The overall survival rate for patients receiving the combination therapy was an impressive 96% after 2½ years, compared to 90.2% for the Keytruda-only group. This combined treatment greatly reduced the risk of death or cancer recurrence by 49% and significantly lowered the chance of melanoma spreading. The main side effects reported were mild, including fatigue, injection site pain, and chills. Using mRNA technology similar to Moderna’s COVID-19 vaccine, the new vaccine is tailored to each patient’s tumor profile after surgery, training the immune system to target specific cancer mutations. In CNBC’s article “Moderna, Merck say vaccine improved survival in patients with deadly skin cancer” Annika Kim Constantino quotes Moderna CEO Stephane Bancel saying “Moderna is excited about working to reduce the time between the initial analysis of a tumor and when a patient gets injected with the shot” Bancel emphasized efforts to speed up the process from tumor analysis to vaccine administration to deliver treatment faster.

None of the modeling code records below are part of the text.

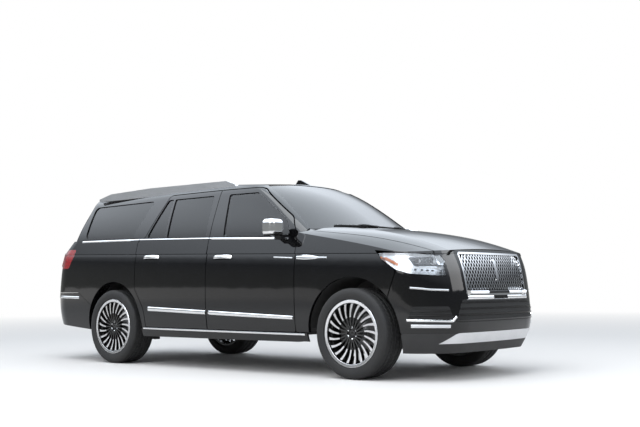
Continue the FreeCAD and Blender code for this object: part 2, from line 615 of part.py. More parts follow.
apron = box(1214, 2560, APRON_IN, APRON_OUT, 560.3, 1080)
strut_plate = box(X_FRONT - 60, X_FRONT + 60, APRON_OUT, 620, 860, 872)
notch = box(X_FRONT - 160, X_FRONT + 160, APRON_IN - 1, APRON_OUT + 1, 550, 612)
floor = fuse(floor, house, rear_panel, apron.cut(notch), strut_plate).cut(clear)
save("floor_pan", whole(floor))

# Engine block, gearbox and drive shafts, tank, exhaust and spare wheel
x0, x1, half, z0, z1 = ENGINE
save("engine_block", box(x0, x1, -half, half, z0, z1))
DRIVE_Z, GEAR_Z = TYRE_R, 500.0
SHAFT_END = 668.0
drive = [rod((560, 0, GEAR_Z), (1100, 0, GEAR_Z), 108), box(480, 760, -268, 60, 395, 560),
         Part.makeCone(108, 230, 460, V(1099, 0, GEAR_Z + 20), V(1, 0, 0)),
         rod((-1310, 0, DRIVE_Z), (560, 0, GEAR_Z), 36),
         rod((700, -215, 410), (X_FRONT, -215, DRIVE_Z), 24),
         Part.makeSphere(120, V(X_REAR, 0, DRIVE_Z)), rod((-1310, 0, DRIVE_Z), (X_REAR, 0, DRIVE_Z), 70),
         Part.makeSphere(92, V(X_FRONT, -215, DRIVE_Z))]
for x in (X_FRONT, X_REAR):
    drive.append(rod((x, -SHAFT_END, DRIVE_Z), (x, SHAFT_END, DRIVE_Z), 20))
    for s in (1, -1):
        drive.append(rod((x, s * 630, DRIVE_Z), (x, s * SHAFT_END, DRIVE_Z), 42))
save("driveline", fuse(*drive).cut(box(x0 - HOLD_GAP, x1, -half, half, z0 - HOLD_GAP, z1)))

tank = box(-930, 360, 75, RAIL_IN - HOLD_GAP, 300, 540)
save("fuel_tank", tank.makeFillet(40, tank.Edges))
PIPE_R = 25.0
EXHAUST = [(1620, -300, z0 - HOLD_GAP), (1620, -300, 413), (-1060, -300, 413), (-1330, -300, 484), (-1600, -300, 484),
           (-1690, -300, 405), (-1830, -565, 390), (-2690, -565, 378)]
hanger = box(-560, -520, -RAIL_IN + HOLD_GAP, -400, 455, 480)
save("exhaust", pipe(EXHAUST, PIPE_R).fuse([rod((-820, -323, 413), (-250, -323, 413), 95), hanger]))
SPARE_X, SPARE_R, SPARE_Z = -2179.0, 368.0, 335.0
spare = Part.makeCylinder(SPARE_R, 190, V(SPARE_X, 0, SPARE_Z))
spare = spare.makeFillet(40, [e for e in spare.Edges if abs(e.BoundBox.XLength - 2 * SPARE_R) < 5])
spare = spare.cut(Part.makeCylinder(210, 200, V(SPARE_X, 0, SPARE_Z + 60)))
save("spare_wheel", spare.fuse(Part.makeCylinder(30, FLOOR_Z - HOLD_GAP - SPARE_Z - 20, V(SPARE_X, 0, SPARE_Z + 20))))

# Wheels: rim profile in distance from the wheel's middle plane and radius
SPOKES = 21
RIM_HALF = 127.0
HUB_R = 72.0
DISC_R = 182.0
SPINDLE_R = 32.0
SPINDLE_END = 905.0
HUB_FACE = 945.0


def revolve(points, centre_y):
    """Ring about the wheel axis from corners (offset outboard, radius, corner radius)."""
    wire = corner_wire(points, lambda p: V(0, centre_y + p.x, p.y))
    return Part.Face(wire).revolve(V(0, 0, 0), V(0, 1, 0), 360)


TYRE = [(-116.5, 281, 0), (-116.5, 297.5, 0), (-136, 306, 12), (-142.5, 345, 60), (-112, 398, 34), (112, 398, 34),
        (142.5, 345, 60), (136, 306, 12), (116.5, 297.5, 0), (116.5, 281, 0), (104, 281, 4), (124, 318, 30),
        (118, 362, 30), (94, 376, 20), (-94, 376, 20), (-118, 362, 30), (-124, 318, 30), (-104, 281, 4)]
RIM = [(-127, 296, 3), (-120, 296, 0), (-117, 280.7, 0), (-60, 280.7, 20), (-40, 262, 20), (60, 262, 20), (84, 280.7, 10),
       (117, 280.7, 0), (120, 296, 0), (129, 296, 3), (126, 268, 3), (84, 262, 20), (70, 252, 10), (-50, 252, 20), (-70, 270, 20), (-124, 270, 3)]
tyre = revolve(TYRE, HALF_TRACK)
rim = revolve(RIM, HALF_TRACK)
hub = rod((0, 880, 0), (0, HUB_FACE, 0), HUB_R).fuse([rod((0, 800, 0), (0, 884, 0), 62), rod((0, 800, 0), (0, 826, 0), DISC_R)])
hub = hub.cut(rod((0, 790, 0), (0, SPINDLE_END + 6, 0), SPINDLE_R + PIN_GAP))
spoke_edges = [
    Part.Arc(V(0, 0, 50) + V(-6, 0, 0), V(-20, 0, 160), V(-2, 0, 262)).toShape(),
    Part.LineSegment(V(-2, 0, 262), V(24, 0, 262)).toShape(),
    Part.Arc(V(24, 0, 262), V(-6, 0, 160), V(6, 0, 50)).toShape(),
    Part.LineSegment(V(6, 0, 50), V(-6, 0, 50)).toShape(),
]
spoke = Part.Face(Part.Wire(spoke_edges)).extrude(V(0, 40, 0))
spoke.translate(V(0, 928, 0))
spokes = []
for i in range(SPOKES):
    turned = spoke.copy()
    turned.rotate(V(0, 0, 0), V(0, 1, 0), 360.0 * i / SPOKES)
    spokes.append(turned)
wheel = rim.fuse([hub] + spokes)

# Upright: spindle, steering arm and brake caliper
upright = fuse(box(-38, 38, 745, 792, BALL_LOW + 22, BALL_TOP - 22), rod((0, 740, 0), (0, 796, 0), 70),
               rod((0, 760, 0), (0, SPINDLE_END, 0), SPINDLE_R),
               box(-175, -20, 752, 790, -96, -72), rod((0, KINGPIN_Y - 10, BALL_LOW + 14), (0, KINGPIN_Y - 10, BALL_LOW + 30), 26),
               rod((0, KINGPIN_Y - 10, BALL_TOP - 30), (0, KINGPIN_Y - 10, BALL_TOP - 14), 22))
caliper = box(-215, -95, 782, 846, -70, 90).cut(rod((0, 796, 0), (0, 830, 0), DISC_R + 5)).cut(
    rod((0, 700, 0), (0, 900, 0), 112)).fuse(box(-120, -30, 770, 792, -40, 60))
upright = upright.fuse(caliper)

for place, x in (("front", X_FRONT), ("rear", X_REAR)):
    for name, shape in (("tyre", tyre), ("wheel", wheel)):
        moved = shape.copy()
        moved.translate(V(x, 0, TYRE_R))
        both_sides(name + "_" + place, moved)
knuckle = upright.copy()
knuckle.translate(V(X_FRONT, 0, TYRE_R))
both_sides("knuckle_front", knuckle)

# Suspension arms in plan: two inner pivots and an outer ball joint
def arm(x, spread, z, thick):
    tip = BALL_Y + 24
    plate = plan_prism([(x - spread, PIVOT_Y, 10), (x - 28, tip, 24), (x + 28, tip, 24), (x + spread, PIVOT_Y, 10),
                        (x + spread - 60, PIVOT_Y, 10), (x, BALL_Y - 30, 12), (x - spread + 60, PIVOT_Y, 10)], z, z + thick)
    middle = z + thick / 2
    pieces = [plate]
    for s in (1, -1):
        at = x + s * (spread - 30)
        pieces.append(rod((at - BUSH_LONG / 2, PIVOT_Y, middle), (at + BUSH_LONG / 2, PIVOT_Y, middle), BUSH_R))
    trim = box(x - spread - 60, x - spread + 30 - BUSH_LONG / 2, 0, PIVOT_Y + 25, z - 20, z + 60)
    other = box(x + spread - 30 + BUSH_LONG / 2, x + spread + 60, 0, PIVOT_Y + 25, z - 20, z + 60)
    inner = box(x - spread + 30 + BUSH_LONG / 2, x + spread - 30 - BUSH_LONG / 2, 0, PIVOT_Y + 25, z - 20, z + 60)
    return fuse(*pieces).cut([trim, other, inner])


def strut(x, top_z):
    y = 577
    legs = [rod((x + s * 118, y + 12, LOW_ARM_Z + ARM_THICK - 6), (x + s * 28, y, 462), 11) for s in (1, -1)]
    return fuse(rod((x, y, 460), (x, y, top_z), 14), rod((x, y, 452), (x, y, top_z - 40), 42), *legs)


STRUT_TOP = 860 - HOLD_GAP
for place, x in (("front", X_FRONT), ("rear", X_REAR)):
    lower, upper = [arm(x, spread, z, ARM_THICK) for spread, z in ARMS[place]]
    pieces = [lower.fuse(strut(x, STRUT_TOP))] if place == "front" else [lower]
    pieces.append(upper)
    if place == "rear":
        fixed = upright.copy()
        fixed.translate(V(x, 0, TYRE_R))
        pieces.append(fixed)
    pieces += [mirrored(piece) for piece in pieces]
    if place == "front":
        rack = rod((RACK_X, -430, RACK_Z), (RACK_X, 430, RACK_Z), RACK_R)
        pieces.append(rack.fuse(rod((RACK_X, -580, RACK_Z), (RACK_X, 580, RACK_Z), 10)))
    save(place + "_suspension", *pieces)

# Cabin: dashboard, steering wheel, seats
DASH = [(1180, 1236, 0), (1180, 760, 0), (1060, 760, 60), (960, 860, 40), (905, 1080, 40), (930, 1200, 50), (1120, 1236, 60)]
dash = side_prism(DASH, -1, 1100).common(hull(SIDE_WALL + HOLD_GAP))
CONSOLE_HALF = 105.0
dash = dash.fuse(box(150, 1100, 0, CONSOLE_HALF, 692 + HOLD_GAP, 920))
WHEEL_AT = V(765, 400, 1110)
WHEEL_TILT = 25.0
axis = V(-math.cos(math.radians(WHEEL_TILT)), 0, math.sin(math.radians(WHEEL_TILT)))
column_start = WHEEL_AT - axis * (30 + HOLD_GAP)
column = Part.makeCylinder(36, 220, column_start, axis * -1)
full_dash = whole(dash).fuse(column)
save("dashboard", full_dash)

turn = FreeCAD.Rotation(V(0, 0, 1), axis)
rim_ring = Part.makeTorus(186, 16)
parts = [rim_ring, Part.makeCylinder(62, 60, V(0, 0, -30))]
for angle in (90, 210, 330):
    bar = box(30, 180, -18, 18, -12, 6)
    bar.rotate(V(0, 0, 0), V(0, 0, 1), angle + 90)
    parts.append(bar)
steering = fuse(*parts)
steering.Placement = FreeCAD.Placement(WHEEL_AT, turn)
save("steering_wheel", steering)


def soft_box(x0, x1, y0, y1, z0, z1, radius):
    block = box(x0, x1, y0, y1, z0, z1)
    return block.makeFillet(radius, block.Edges)


BACK_LEAN = 18.0


def seat(x, y, width):
    """Seat with its back's foot at x: base, cushion, leaning back and head rest."""
    half = width / 2
    base = box(x + 60, x + 440, y - half + 70, y + half - 70, FLOOR_TOP + HOLD_GAP, FLOOR_TOP + 190)
    cushion = soft_box(x, x + 520, y - half, y + half, FLOOR_TOP + 170, FLOOR_TOP + 320, 45)
    back = soft_box(-120, 30, y - half, y + half, -60, 640, 45)
    rests = [soft_box(-90, 10, m - 130, m + 130, 650, 820, 35) for m in (
        [y] if width < 800 else [y - half + 210, y + half - 210])]
    posts = [box(-50, -30, r.BoundBox.Center.y - 60, r.BoundBox.Center.y + 60, 600, 700) for r in rests]
    upper = fuse(back, *rests, *posts)
    upper.rotate(V(0, 0, 0), V(0, 1, 0), -BACK_LEAN)
    upper.translate(V(x, 0, FLOOR_TOP + 250))
    return fuse(base, cushion, upper)


# Seats: foot of the back at x, middle y, width
SEATS = [(160, 400, 540), (160, -400, 540), (-790, 400, 540), (-790, -400, 540), (-1640, 0, 1240)]
save("seats", *[seat(*row) for row in SEATS])

# Door mirrors on the front doors
MIRROR = (985, 1130, 1002, 1186, 1279, 1441)
cap = soft_box(*MIRROR, 44)
foot = box(1016, 1100, 900, 1030, 1252, 1296).cut(hull(0)).cut(greenhouse(0))
foot = max(foot.Solids, key=lambda solid: solid.BoundBox.YMax)
both_sides("mirror", cap.fuse(foot))

# Lower front: dark valance and bright skid plate
VALANCE_TOP = 404.0
SKID_OUT = 9.0
valance = layer(prow, 0, 45).common(side_prism([(2150, 232, 0), (2900, 232, 0), (2900, VALANCE_TOP - HOLD_GAP, 0),
                                                (2380, VALANCE_TOP - HOLD_GAP, 0)], -10, 1150)).cut(arch_cut(ARCH_FRONT))
SKID = [(-1, 318, 0), (600, 318, 60), (760, 396, 40), (-1, 396, 0)]
skid = hull(-SKID_OUT).cut(hull(0)).common(front_prism(SKID, 2400, 2900))
save("front_valance", whole(valance), whole(skid))

for name, shape in made.items():
    shape.exportStep("parts/" + name + ".step")
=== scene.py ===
import math

import bmesh
import bpy
from mathutils import Matrix, Vector
from mathutils.bvhtree import BVHTree


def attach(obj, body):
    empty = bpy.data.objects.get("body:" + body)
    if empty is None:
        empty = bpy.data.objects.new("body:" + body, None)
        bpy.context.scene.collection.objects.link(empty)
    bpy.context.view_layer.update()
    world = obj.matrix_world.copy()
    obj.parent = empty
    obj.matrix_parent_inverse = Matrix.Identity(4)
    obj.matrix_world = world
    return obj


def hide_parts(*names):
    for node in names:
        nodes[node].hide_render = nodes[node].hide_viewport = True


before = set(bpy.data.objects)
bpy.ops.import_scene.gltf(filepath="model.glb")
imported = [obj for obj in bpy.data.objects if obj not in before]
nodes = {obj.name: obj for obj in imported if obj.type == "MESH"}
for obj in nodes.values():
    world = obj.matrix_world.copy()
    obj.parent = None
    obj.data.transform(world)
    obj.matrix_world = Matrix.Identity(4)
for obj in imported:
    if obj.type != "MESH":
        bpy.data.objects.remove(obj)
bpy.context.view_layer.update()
SIDES = (("left", 1), ("right", -1))


# Materials

def new_material(name):
    mat = bpy.data.materials.new(name)
    mat.use_nodes = True
    tree = mat.node_tree
    return mat, tree, tree.nodes["Principled BSDF"]


def add(tree, kind, **inputs):
    node = tree.nodes.new(kind)
    for key, value in inputs.items():
        if hasattr(node, key):
            setattr(node, key, value)
        else:
            node.inputs[key].default_value = value
    return node


def texture(tree, kind, **inputs):
    """Texture laid by the place on the object."""
    node = add(tree, kind, **inputs)
    where = tree.nodes.new("ShaderNodeTexCoord")
    tree.links.new(where.outputs["Object"], node.inputs["Vector"])
    return node


def noise(tree, scale, detail=3.0, roughness=0.5):
    return texture(tree, "ShaderNodeTexNoise", Scale=scale, Detail=detail, Roughness=roughness)


def ramp(tree, source, low, high, start=0.3, end=0.7):
    node = tree.nodes.new("ShaderNodeMapRange")
    node.inputs["From Min"].default_value = start
    node.inputs["From Max"].default_value = end
    node.inputs["To Min"].default_value = low
    node.inputs["To Max"].default_value = high
    tree.links.new(source, node.inputs["Value"])
    return node.outputs["Result"]


def colours(tree, factor, first, second):
    node = tree.nodes.new("ShaderNodeMix")
    node.data_type = "RGBA"
    node.inputs["A"].default_value = (*first, 1)
    node.inputs["B"].default_value = (*second, 1)
    tree.links.new(factor, node.inputs["Factor"])
    return node.outputs["Result"]


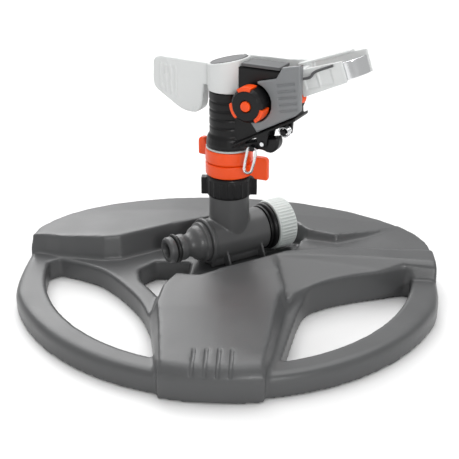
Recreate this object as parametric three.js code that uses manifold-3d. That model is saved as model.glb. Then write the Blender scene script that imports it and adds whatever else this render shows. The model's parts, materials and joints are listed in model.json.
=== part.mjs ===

The significant progress of the vaccine earned it a breakthrough therapy designation from the U.S. FDA, designed to speed up the review process for treatments addressing critical medical needs. Moderna also plans to seek accelerated approval to make it available sooner. The rising incidence of melanoma, which accounts for many skin cancer deaths, underscores the urgent need for effective treatments. With about 100,000 new melanoma cases and nearly 8,000 related deaths expected in the U.S. this year, the ongoing progress of the vaccine, currently in phase-three trials for late-stage melanoma and other cancers, represents a major breakthrough in cancer treatment. Continued clinical trials and future studies will further explore the vaccine’s potential across different cancer types, offering hope for better outcomes for many patients.